Pauline Hanson’s autobiography is as bland as you could imagine it to be. If you were an outsider reading her book, you’d never know what a huge national sensation she was. You get merely the bare facts of her life and controversial times. It’s almost like she missed half her own story, while being at the centre of it. So this aspect of the book makes it an anti-climax. The paradox is, Australia’s most controversial woman gives us an underwhelming book.
It’s badly edited too, with frequent misspellings of people's names. For such a self proclaimed major political player, you'd think she'd take care to get someone to check all these details out. Poor Tony Jones of the ABC becomes Tony Smith on one page. Kim Beazley's name is spelt incorrectly. Perhaps the best illustration of the poor quality of the writing is Hanson's over reliance on exclamation marks to show her jovial good naturedness. Like, every page seems to have at least one exclamation mark at the end of a sentence. (I was tempted to use one myself just then.)

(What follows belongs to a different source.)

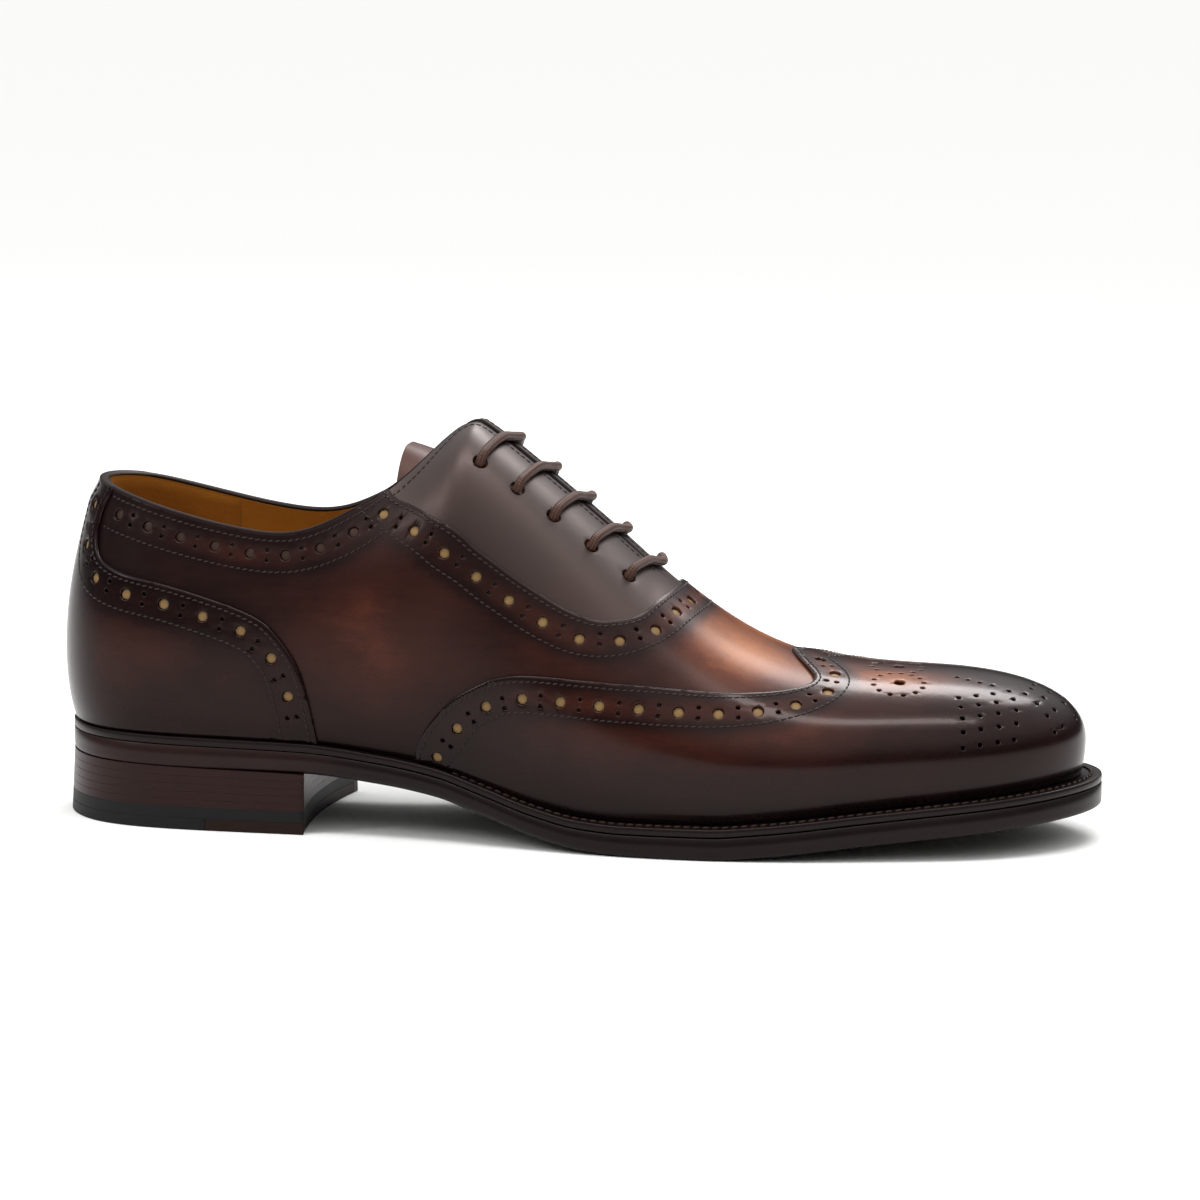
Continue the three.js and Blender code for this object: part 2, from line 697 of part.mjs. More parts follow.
const reachOf = (ring) => soleReach(ring) * weltReach;
const weltInner = -(wallThickness + 2 * pieceGap);
const insoleOut = weltInner - 2 * pieceGap;
const insoleAbove = 1.3;
addPart(
  "welt",
  hoop([
    outline(() => weltInner, (x) => soleTop(x) - weltThickness),
    outline(reachOf, (x) => soleTop(x) - weltThickness),
    outline(reachOf, soleTop),
    outline(() => weltInner, soleTop),
  ]),
  0x2a1a15,
  0.5,
);

const outsoleTop = (x) => underside(x) + outsoleThickness;
addPart(
  "insole",
  stack([
    outline(() => insoleOut, (x) => outsoleTop(x) + pieceGap),
    outline(() => insoleOut, (x) => soleTop(x) + insoleAbove),
  ]),
  0xb98a4e,
  0.7,
);

// The outsole's edge: square at the forefoot, rounded under at the waist.
const waistRows = [0, 0, 0, 0, 0.4, 1, 1, 0.5, 0, 0, 0, 0, 0];
const waist = curveAround(
  Array.from({ length: rings }, (_, i) => i),
  Array.from({ length: rings }, (_, i) => waistRows[Math.min(i, rings - i)]),
);
const edgeRound = 0.5;
const waistRound = 2.2;
// The edge is drawn at these shares of the outsole's thickness; the lower keeps a share of the rounding.
const edgeLow = { up: 0.15, round: 0.3 };
const edgeHigh = 0.5;
addPart(
  "outsole",
  stack([
    outline((ring) => reachOf(ring) - edgeRound - waistRound * waist(ring), underside),
    outline(
      (ring) => reachOf(ring) - waistRound * edgeLow.round * waist(ring),
      (x) => underside(x) + edgeLow.up * outsoleThickness,
    ),
    outline(reachOf, (x) => underside(x) + edgeHigh * outsoleThickness),
    outline(reachOf, outsoleTop),
  ]),
  0x211714,
  0.45,
);

// The heel: two leather lifts over a rubber layer, and a top piece of rubber behind and leather in front.
const breastAt = heelLength / 2;
const breastHollow = 3;
const heelFlare = 1;
// The rubber of the tread reaches forward of the heel's middle by this share of the heel's length.
const tipForward = 0.12;
const topPieceJoint = tipForward * heelLength;
const heelSteps = 12;
const breastSteps = 5;
// Each side's last step but one lies this far behind the deepest point of the breast's hollow.
const shoulderBack = 2;
// The ring ahead of the breast, and the halvings to find where a cut meets the heel's side.
const waistRing = 6;
const ringHalvings = 30;

function ringAt(x, out, from, to) {
  let low = from;
  let high = to;
  for (let i = 0; i < ringHalvings; i += 1) {
    const middle = (low + high) / 2;
    if (featherPoint(middle, out(middle)).x < x) low = middle;
    else high = middle;
  }
  return low;
}

// A heel layer's outline between two cuts across it; a cut at the very back leaves the round end whole.
function heelLoop(height, front, hollow, back) {
  const level = typeof height === "number" ? () => height : height;
  const out = (ring) => reachOf(ring) + heelFlare * (1 - level(0) / heelStack);
  const shoulder = front - hollow - shoulderBack;
  const [start, outerShoulder, outerEnd] = [back, shoulder, front].map((x) =>
    x === undefined ? 0 : ringAt(x, out, 0, waistRing));
  const [innerShoulder, innerEnd] = [shoulder, front].map((x) =>
    rings - ringAt(x, (ring) => out(rings - ring), 0, waistRing));
  const place = (ring) => {
    const p = featherPoint(ring, out(ring));
    return new THREE.Vector3(p.x, p.y, level(p.x));
  };
  const side = (from, to, end) => [
    ...Array.from({ length: heelSteps }, (_, i) => place(from + ((to - from) * i) / (heelSteps - 1))),
    place(end),
  ];
  const outer = side(start, outerShoulder, outerEnd);
  const inner = side(rings - start, innerShoulder, innerEnd);
  const a = outer[heelSteps];
  const b = inner[heelSteps];
  const across = Array.from({ length: breastSteps }, (_, i) => {
    const s = (i + 1) / (breastSteps + 1);
    const p = a.clone().lerp(b, s);
    p.x -= 4 * hollow * s * (1 - s);
    p.z = level(p.x);
    return p;
  });
  if (back === undefined) return [...outer, ...across, ...inner.slice(1).reverse()];
  const rear = outer[0].clone().lerp(inner[0], 0.5);
  rear.z = level(rear.x);
  return [rear, ...outer, ...across, ...inner.reverse()];
}

const rubberTop = topPieceThickness;
const rubberMiddle = topPieceThickness / 2;
const liftSplit = (heelStack + rubberTop) / 2;
const layer = (low, high, front = breastAt, hollow = breastHollow, back = undefined) =>
  stack(
    [heelLoop(low, front, hollow, back), heelLoop(high, front, hollow, back)],
    back === undefined ? heelSteps - 1 : heelSteps,
  );
addPart("heel_lift_upper", layer(liftSplit + pieceGap, (x) => underside(x) - pieceGap), 0x2c1b17, 0.45);
addPart("heel_lift_lower", layer(rubberTop + pieceGap, liftSplit), 0x301d18, 0.45);
addPart("top_piece_rubber", layer(rubberMiddle + pieceGap / 2, rubberTop), 0x151414, 0.7);
addPart("top_piece_tip", layer(0, rubberMiddle - pieceGap / 2, topPieceJoint - pieceGap, 0), 0x151414, 0.7);
addPart(
  "top_piece_leather",
  layer(0, rubberMiddle - pieceGap / 2, breastAt, breastHollow, topPieceJoint),
  0x2a1c17,
  0.55,
);

// The tongue: under the facings it follows the last, and its top end runs on and dips inside.
// In its rows sag, back, rise and droop are in millimetres, width is a share of its half width.
const tongueThickness = 1.6;
const tongueBelow = 2.2;
const tongueDepth = wallThickness + tongueBelow;
const tongueHalf = 25;
const tongueRows = [
  { ring: 7.85, sag: 0, width: 0.62, back: 0, rise: 0, droop: 0 },
  { ring: 7.5, sag: 0, width: 0.72, back: 0, rise: 0, droop: 0 },
  { ring: 7.1, sag: 0, width: 0.8, back: 0, rise: 0, droop: 0 },
  { ring: 6.7, sag: 1.5, width: 0.85, back: 0, rise: 0, droop: 0 },
  { ring: 6.3, sag: 5, width: 0.88, back: 0, rise: 0, droop: 0 },
  { ring: 6.0, sag: 9, width: 0.88, back: 0, rise: 0, droop: 0.5 },
  { ring: 5.75, sag: 12.5, width: 0.85, back: 0, rise: 0, droop: 1.5 },
  { ring: 5.75, sag: 12.5, width: 0.8, back: 6, rise: 2.8, droop: 2.5 },
  { ring: 5.75, sag: 12.5, width: 0.75, back: 12, rise: 5.2, droop: 4 },
  { ring: 5.75, sag: 12.5, width: 0.7, back: 17, rise: 7, droop: 5 },
  { ring: 5.75, sag: 12.5, width: 0.62, back: 20.5, rise: 8, droop: 6 },
];
const acrossSteps = 10;
function tongueSheet() {
  const points = [];
  const faces = [];
  for (const { ring, sag, width, back, rise, droop } of tongueRows) {
    for (let k = 0; k <= acrossSteps; k += 1) {
      const w = (2 * k) / acrossSteps - 1;
      const side = w < 0 ? ring : rings - ring;
      const share = 1 - (Math.abs(w) * width * tongueHalf) / rayAt(side).length;
      const { point, out } = placeAt(side, Math.min(share, 0.999));
      if (w === 0) {
        point.y = crestY(ring) * ballWidth;
        out.y = 0;
        out.normalize();
      }
      point.addScaledVector(out, -tongueDepth);
      point.add(new THREE.Vector3(-back, 0, rise - sag - droop * w * w));
      points.push({ p: point, n: new THREE.Vector3(), ring, share });
    }
  }
  const row = acrossSteps + 1;
  for (let i = 0; i < tongueRows.length - 1; i += 1) {
    for (let k = 0; k < acrossSteps; k += 1) {
      const a = i * row + k;
      faces.push([a, a + row, a + row + 1], [a, a + row + 1, a + 1]);
    }
  }
  return { points, faces };
}
const tongue = tongueSheet();
sheetNormals(tongue);
addPart("tongue", thicken(tongue, -tongueThickness, 0), 0x35231d, 0.5);

// Five straight bars of round lace, each down through its own two eyelets.
// Each end stops laceEnd below the facing's wall; the bend over the facing's edge runs laceBend up the ray.
// A bar lies square across the sloping slit, so it crosses the crest laceLean rays nearer to the toe.
const laceClear = 0.45;
const laceEnd = 0.4;
const laceStart = 0.2;
const laceBend = 1.3;
const laceLean = 0.12;
const laceRests = [0.4, 0.75];
const laceSteps = 14;
const laceSegments = 4;
eyelets.forEach(([outer, inner], i) => {
  const over = laceRadius + laceClear;
  const { ring, share } = eyeletRows[i];
  const leg = ({ point, out, up }, place, lean) => [
    point.clone().addScaledVector(out, -wallThickness - laceEnd),
    point.clone().addScaledVector(out, laceStart),
    point.clone().addScaledVector(out, over).addScaledVector(up, laceBend),
    ...laceRests.map((part) => {
      const spot = placeAt(place + lean * part, share + (1 - share) * part);
      return spot.point.addScaledVector(spot.out, over);
    }),
  ];
  const innerRing = rings - ring - innerShift;
  const top = rayAt(ring + laceLean).at(1).lerp(rayAt(innerRing - laceLean).at(1), 0.5);
  const path = new THREE.CatmullRomCurve3([
    ...leg(outer, ring, laceLean),
    top.add(new THREE.Vector3(0, 0, over)),
    ...leg(inner, innerRing, -laceLean).reverse(),
  ]);
  const round = new THREE.Shape().absarc(0, 0, laceRadius, 0, 2 * Math.PI);
  const bar = new THREE.ExtrudeGeometry(round, {
    steps: laceSteps,
    curveSegments: laceSegments,
    extrudePath: path,
  });
  addPart("lace_bar_" + (i + 1), bar, 0x3a231c, 0.6);
});

export default group;
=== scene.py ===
import math

import bpy
import numpy as np
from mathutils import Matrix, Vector
from mathutils.geometry import delaunay_2d_cdt
from mathutils.kdtree import KDTree


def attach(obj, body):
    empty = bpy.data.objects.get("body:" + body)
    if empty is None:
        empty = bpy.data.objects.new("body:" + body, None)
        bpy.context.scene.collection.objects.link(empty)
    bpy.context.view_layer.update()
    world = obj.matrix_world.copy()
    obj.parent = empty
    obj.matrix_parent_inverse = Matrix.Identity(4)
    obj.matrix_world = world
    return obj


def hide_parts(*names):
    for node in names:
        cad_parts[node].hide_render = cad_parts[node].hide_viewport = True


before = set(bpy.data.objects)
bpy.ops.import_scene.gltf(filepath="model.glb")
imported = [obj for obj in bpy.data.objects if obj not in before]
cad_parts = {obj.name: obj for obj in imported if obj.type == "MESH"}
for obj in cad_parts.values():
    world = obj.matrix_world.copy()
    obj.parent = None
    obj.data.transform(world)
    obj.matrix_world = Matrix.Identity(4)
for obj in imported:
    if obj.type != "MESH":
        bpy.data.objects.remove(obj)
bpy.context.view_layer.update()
bpy.ops.object.select_all(action="DESELECT")

MM = 0.001

# Camera: the photo's angle to the shoe, from the outer side, toe to the right.
CAMERA_AZIMUTH = math.radians(11.2)
CAMERA_HEIGHT = math.radians(9.73)
CAMERA_DISTANCE = 1.4
CAMERA_TARGET = Vector((0.1115, 0.0, 0.05))
CAMERA_LENS = 145.7
CAMERA_SHIFT = (0.019, 0.0425)

bpy.ops.object.camera_add()
camera = bpy.context.object
camera.name = "photo_camera"
toward = Vector((
    math.sin(CAMERA_AZIMUTH) * math.cos(CAMERA_HEIGHT),
    -math.cos(CAMERA_AZIMUTH) * math.cos(CAMERA_HEIGHT),
    math.sin(CAMERA_HEIGHT),
))
camera.location = CAMERA_TARGET + CAMERA_DISTANCE * toward
camera.rotation_euler = (-toward).to_track_quat("-Z", "Y").to_euler()
camera.data.lens = CAMERA_LENS
camera.data.shift_x, camera.data.shift_y = CAMERA_SHIFT
camera.data.dof.use_dof = False
camera.data.clip_end = 20
bpy.context.scene.camera = camera

# Sizes of the last and of the sole under it, in millimetres, as the solids have them.
LAST_LENGTH = 289.0
BALL_WIDTH = 88.0
INSTEP_HEIGHT = 117.0
HEEL_STACK = 18.0
TOE_SPRING = 9.5
WELT_THICKNESS = 2.2
OUTSOLE_THICKNESS = 6.3
WELT_REACH = 8.8
HEEL_LENGTH = 77.0
HEEL_BACK_REACH = 3.2
TOP_PIECE_THICKNESS = 6.6
SLIT_WIDTH = 5.0
WALL = 1.8
LEATHER = 1.0
GAP = 0.3
SOLE_PACK = WELT_THICKNESS + GAP + OUTSOLE_THICKNESS
LAST_BACK = HEEL_BACK_REACH - HEEL_LENGTH / 2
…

What else could you expect though of someone who scorned intellectuals and ‘elites’, a word she borrowed from the right wing intelligentsia – ironically enough. Pauline’s no political commentator, psychologist or media analyst. All she can offer is a very dull, matt surface.
But getting back to the question of why Hanson was so angry (throughout the book she’s always muttering ‘rubbish’ and ‘to hell’ with this and that). It seems to me that because she was from a lower socio-economic group herself, someone who had worked and struggled very hard to bring up her four children virtually on her own, that seeing others in a similar position ‘taking the easy way out’ by accepting welfare galled her no end. Why should I bust my gut running my own business and bringing up my children as a virtual single mother, when others bludge off the system, not lifting a finger? she must have wondered.

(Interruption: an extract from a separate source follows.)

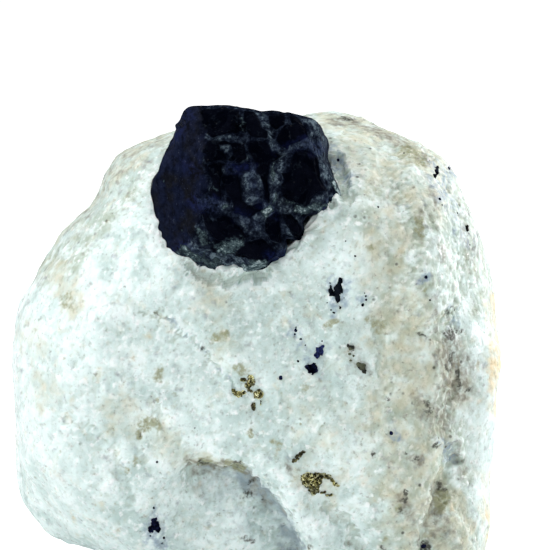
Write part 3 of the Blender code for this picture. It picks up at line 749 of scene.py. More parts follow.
# A collar of calcite grown up round the crystal at its lower right
COLLAR_REACH = 2.2
COLLAR_RISE = 1.1
COLLAR_GRAIN = 1.1
COLLAR_PATH = [([(334, 208), (318, 226), (306, 243), (292, 258)], 11.0, 1.0)]
SMALL_GRAINS = [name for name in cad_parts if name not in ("marble_matrix", "lazurite_crystal")]


def fill_pockets(points, edges):
    """Closes the small grains' pockets: a skin drawn smoothly from rim to rim."""
    inside = np.zeros(len(points), bool)
    for name in SMALL_GRAINS:
        low, high = (np.array(corner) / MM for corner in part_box(name))
        middle, half = (low + high) / 2, (high - low) / 2 + POCKET_MARGIN
        away = (points - middle) / half
        inside |= (np.hypot(away[:, 0], away[:, 2]) < 1.0) & (np.abs(away[:, 1]) < 2.0)
    return smoothed(points, edges, POCKET_ROUNDS, inside.astype(float), 0.9)


def distance_to(points, tree):
    """How far each point is from a surface, in millimetres."""
    return np.array([tree.find_nearest(place)[3] for place in (points * MM).tolist()]) / MM


def gripped(points, edges):
    """Draws the pocket's wall and rim onto the crystal, and lets the marble beside it follow."""
    pocket_away = distance_to(points, tree_of(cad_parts["lazurite_crystal"].data))
    grown_in = tree_of(crystal.data)
    shift = np.zeros(points.shape)
    for i in np.flatnonzero(pocket_away < POCKET_WALL):
        spot, facing, _, _ = grown_in.find_nearest(points[i] * MM)
        shift[i] = np.array(spot) / MM - np.array(facing) * CRYSTAL_GRIP - points[i]
    follows = (pocket_away >= POCKET_WALL) & (pocket_away < CRYSTAL_REACH)
    return points + smoothed(shift, edges, GRIP_ROUNDS, follows.astype(float), 1.0)


# The hollow under the ridge, the groove and other lines that go in, and the swellings, all in
# picture pixels. Each line is a path, its half width and its depth or height in millimetres
HOLLOW = [
    (178, 459), (186, 461), (202, 459), (221, 464), (237, 462), (246, 468), (260, 477), (275, 494),
    (290, 515), (300, 535), (308, 560), (230, 560), (200, 545), (188, 520), (182, 490),
]
HOLLOW_LIP = [(216, 463), (237, 462), (246, 468), (260, 477), (275, 494), (290, 515), (300, 535),
              (308, 560)]
CARVED = [
    ([(428, 160), (433, 190), (440, 230), (436, 280), (434, 320), (445, 350), (450, 385)], 7.0, 0.3),
    ([(450, 385), (440, 433), (457, 461), (436, 485), (438, 501), (428, 520), (421, 552)], 5.0, 0.7),
    ([(326, 508), (345, 520), (360, 548)], 5.0, 0.45),
    ([(140, 312), (165, 320), (210, 360), (235, 385)], 1.6, 0.22),
    ([(345, 128), (380, 140), (415, 170)], 5.0, 0.35), ([(70, 420), (110, 450), (130, 500)], 6.0, 0.3),
    ([(378, 330), (384, 380), (372, 430)], 5.0, 0.3), ([(150, 400), (175, 440)], 5.0, 0.3),
    ([(337, 160), (343, 180), (347, 197)], 6.0, 0.9),
    ([(190, 264), (207, 274), (226, 280), (244, 277), (262, 271)], 6.0, 0.8),
]
RAISED = [
    ([(262, 462), (285, 487), (303, 512), (314, 542)], 9.0, 0.45), ([(440, 438), (457, 448)], 8.0, 0.5),
    ([(445, 505), (462, 545)], 9.0, 0.5), ([(452, 170), (462, 250)], 9.0, 0.4),
    ([(400, 190), (408, 260)], 12.0, 0.35), ([(90, 330), (115, 390)], 14.0, 0.35),
    ([(416, 175), (430, 235), (428, 300)], 22.0, 1.8), ([(200, 300), (225, 330)], 14.0, 0.3),
    ([(330, 420), (350, 460)], 14.0, 0.3),
]
HOLLOW_DEPTH = 1.1
HOLLOW_EDGE = 8.0
HOLLOW_LIP_REACH = 28.0
FRONT_WANDER = 6.0
FRONT_TURN = 0.3
# Painted shade in the hollow under its lip, partly its greyer marble.
HOLLOW_SHADE = [([(248, 473), (262, 486), (277, 504), (290, 528), (298, 552)], 15.0, 1.0),
                ([(205, 467), (240, 474)], 8.0, 0.7), ([(215, 490), (250, 520)], 26.0, 0.35)]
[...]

Reading about Pauline’s personal life, it’s clear she got one rough deal. Both her husbands were pretty useless, not contributing much emotionally or financially to her and the children. If I had to live such a life, I’d be plunged into an abyss of despair. Yet Pauline seems to have put this to one side, and put all her effort into getting ahead as best she could in life. She successfully ran several businesses, brought up her children, bought a house and established herself.
Maybe a question she constantly asked herself was, Why did I have to struggle so bloody hard, why didn’t my lousy husbands do their jobs and act as providers? Why won’t people pull their weight and stop bludging off the system?
Well, that’s my bit of amateur psychology.
Pauline Hanson was someone who led a bleak life, who struggled and found the rewards didn’t match up to the effort entailed. She looked around her and wondered, why do all these people not work like me? Why do they bludge off the system.
If you’re like me, you feared and loathed Pauline Hanson when she arrived on the scene. She’s undoubtedly harsh and narrow minded, with little empathy.
For example, fancy being asked to turn up to citizenship ceremonies as a Federal Government MP, only to tell those about to become Aussie citizens that if they don’t obey Australia’s laws and respect its customs, that she’ll be the first one to drive them to the airport and send them back to where they came from. No wonder she was never invited again after a second performance of saying this. Imagine if John Howard invited Tony Blair to visit Australia, then said the same thing to him.
Her naivety is something to behold. On page 180 she describes how the women in prison were not allowed to have cigarette lighters, and had to use some contraption out in the recreation yard. To get around this ban on cigarette lighters, Pauline learns from one of the inmates that she conceals her lighter in her vagina so she can spark up after lockdown. Having described this, Hanson’s next sentence is: ‘I have no idea what male prisoners must do to hide contraband’. You’d think she’s making a little joke, but of course she’s not. Pauline Hanson is not noted for her sense of humour or irony. Isn't it common knowledge that male prisoners hide things up their rectums?
Nor does prison or her experiences at the heart of Australia’s political and media life seem to have had any effect on her. She has no penetrating insights about how the media or politics works.
Although there are some interesting insights she unwittingly gives away. You have to admire her as a new MP, trying to do all her homework and keep up to date with all the legislation that is passed through the House of Reps. She describes people like Alexander Downer mirthfully asking her what kind of legislation they were voting on, and her informing him. This is something we in the general populace have no clue of. Government MPs blindly voting though bills.
Pauline Hanson really had a chance of creating a powerful political force. As I see it, she could have created an old working class style party that looked after the interests of workers and the lower paid. After getting all the Aboriginal welfare and non-assimilating immigrants rhetoric out of her system, she could have concentrated on working her support base into a viable party that stuck up for workers.
This was not to be. With her penchant for picking the wrong men, she took on a series of utterly venal advisors (Ettridge, Oldfield, Pasquarelli). Not keeping a sharp eye on her party and what was going on, people from within plotted her downfall. One Nation ate one of its own.
Amazingly, she ended up in prison. People (like me) who had always looked forward to her downfall were shocked to see her imprisoned. Nevertheless, she dusted herself off and became a singer and dancer. Bizarre.
Will she ever make it again in politics? You never know, but I doubt it. She was a lighting rod for long simmering grievances, styling herself an anti-politician politician. Yet she had no real long term political strategy or program.
In politics, you need to be ready to go in for the long haul. Look at people like John Howard, who never gave up and always believed that his view of things was right. Like him or loathe him, his self-belief paid off.
Does Pauline Hanson have the same type of self-belief? Or is she now just a tired old cabaret act?